Deciphering the dynamic regulation of phosphoinositide 3‐kinases downstream of G‐protein coupled receptors and receptor tyrosine kinases (1008.1)

>Class I phosphoinositide 3 kinases (PI3K) are activated downstream of G protein coupled receptors (GPCRs) and receptor tyrosine kinases (RTKs), mediating a number of physiological, and pathophysiological processes including inflammation, and tumour growth. We have determined the molecular basis for the activation of PI3Ks downstream of GPCRs and RTKs by applying a synthesis of hydrogen deuterium exchange mass spectrometry (HDX‐MS), X‐ray crystallography and biochemical/cellular assays.

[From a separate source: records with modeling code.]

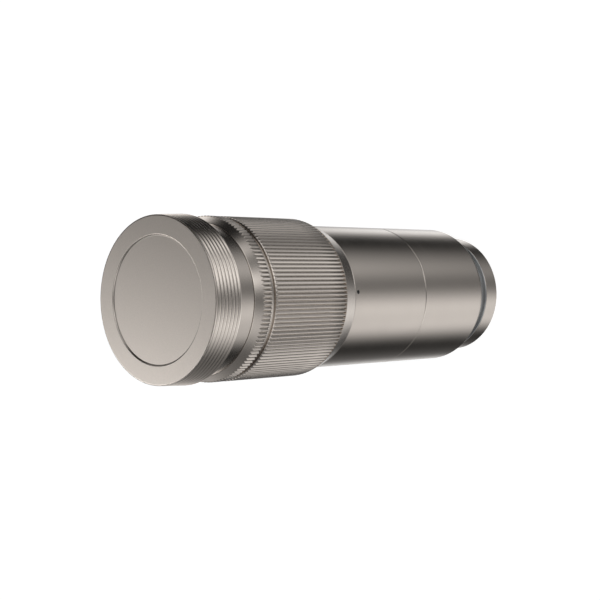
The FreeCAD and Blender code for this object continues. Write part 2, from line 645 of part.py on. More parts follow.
def rear_spacer():
    """The ring between the meniscus and the rear doublet."""
    return ring(REAR_SPACER_BORE, REAR_GLASS_RADIUS, REAR_SPACER_Z, REAR_DOUBLET_Z)


def rear_doublet_positive():
    """The rear half of the rear doublet, flat on its spacer."""
    bond = spherical_edge(REAR_BOND_CURVE, 1, REAR_BOND_VERTEX, REAR_GLASS_RADIUS)
    return lens(flat_edge(REAR_DOUBLET_Z, REAR_GLASS_RADIUS), bond)


def rear_doublet_negative():
    """The front half of the rear doublet, hollow on both sides."""
    bond = spherical_edge(REAR_BOND_CURVE, 1, REAR_BOND_VERTEX, REAR_GLASS_RADIUS)
    front = spherical_edge(REAR_CURVE_FRONT, -1, REAR_FRONT_VERTEX, REAR_GLASS_RADIUS)
    return lens(bond, front)


def rear_retaining_ring():
    """The notched ring that holds the rear lenses."""
    outer = REAR_RETAINER_RADIUS - THREAD_CLEARANCE
    front = REAR_RETAINER_Z + REAR_RETAINER_THICKNESS
    body = ring(REAR_RETAINER_RADIUS - RETAINER_WALL, outer, REAR_RETAINER_Z, front)
    return spanner_notches(body, outer, front, REAR_RETAINER_THICKNESS / 3)


def boss_screw_shank(index):
    """The round shank of one screw, at its place on the screw circle."""
    base = FreeCAD.Vector(BOSS_SCREW_CIRCLE, 0, FLANGE_PLATE_Z)
    shank = Part.makeCylinder(BOSS_SCREW_RADIUS, BOSS_SCREW_LENGTH, base)
    return about_axis(shank, 360 * index / BOSS_SCREW_COUNT)


def boss_screw_head(index):
    """The cone of one countersunk screw head."""
    height = BOSS_SCREW_HEAD_RADIUS - BOSS_SCREW_RADIUS
    base = FreeCAD.Vector(BOSS_SCREW_CIRCLE, 0, FLANGE_PLATE_Z)
    head = Part.makeCone(BOSS_SCREW_HEAD_RADIUS, BOSS_SCREW_RADIUS, height, base)
    return about_axis(head, 360 * index / BOSS_SCREW_COUNT)


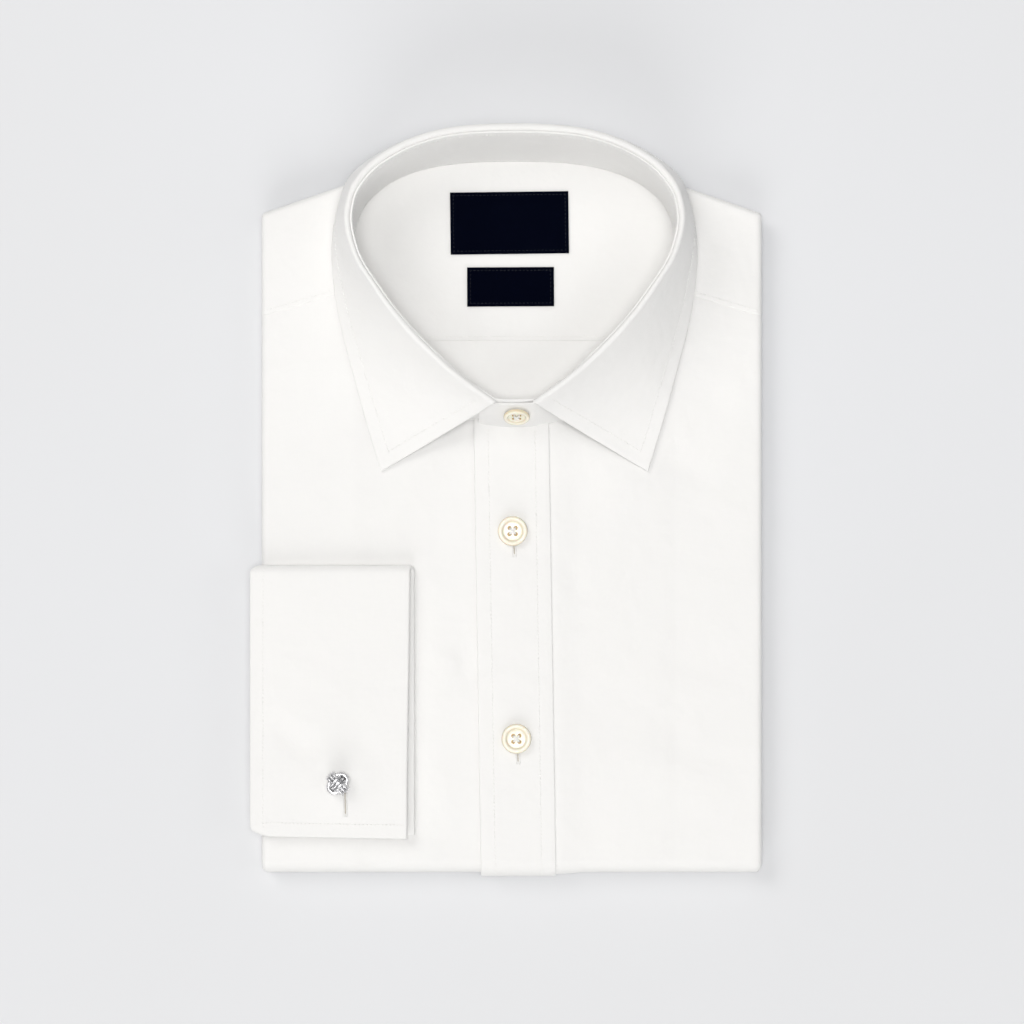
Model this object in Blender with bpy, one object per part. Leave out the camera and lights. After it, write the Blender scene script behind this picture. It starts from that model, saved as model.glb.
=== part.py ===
"""Long sleeve dress shirt, folded and lying face up.

The body is folded to a slab: the sides and sleeves are behind, the tail is turned up behind them.
The collar stands open as a ring, and the right sleeve comes round the side with its French cuff
on the front, closed by a knot cufflink.

Sizes are those of the pattern, in millimetres. mesh_object() grades points down to this shirt and
turns them into metres. While modelling, X is 0 on the middle of the body, Y is 0 at the bottom fold
and runs to the collar, and Z is 0 on the surface that the shirt lies on. At the end one empty carries every piece, so that the origin is the middle of the
shirt's box on that surface. "Left" and "right" in names are the wearer's, so left is at +X.
"""

import math

import bmesh
import bpy
import numpy as np

# ---- driving sizes, pattern millimetres -----------------------------------------------------

GRADE = 0.9  # from the pattern to this shirt, whose collar is 40 cm round
METRES = 0.001 * GRADE

WALL = 1.0  # cloth, sewn plies together
SEAM = 0.3  # gap between pieces

BODY_HALF = 120.0  # half the folded width
EDGE_HEIGHT = 14.0  # top of the fronts at the side folds
CROWN = 1.5  # how much the middle stands above the side folds
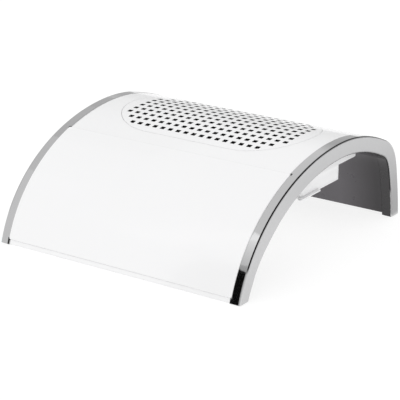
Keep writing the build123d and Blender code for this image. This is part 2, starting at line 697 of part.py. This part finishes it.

HDX‐MS provides information on the conformation and solvent accessibility of protein amide hydrogens, and has allowed us to interrogate the structural dynamics of these protein complexes on a membrane surface. The class I PI3Ks are composed of four different catalytic isoforms (p110α, p110β, p110δ, and p110γ), and only the p110β and p110γ isoforms can be activated directly by Gβγ subunits derived from GPCRs. However, this interaction only occurs on a membrane surface. By biochemically reconstituting PI3K with Gβγ on a membrane surface and carrying out HDX‐MS experiments we were able to determine the molecular interface of both p110β and p110γ with Gβγ subunits. Intriguingly we find that membrane binding causes conformational changes at the Gβγ interface, revealing a key dynamic role for membrane binding in priming activation downstream of GPCRs. Mutations that disrupted the Gβγ interface prevented oncogenic transformation, revealing a key role of GPCR signalling in mediating oncogenic transformation through PI3Ks.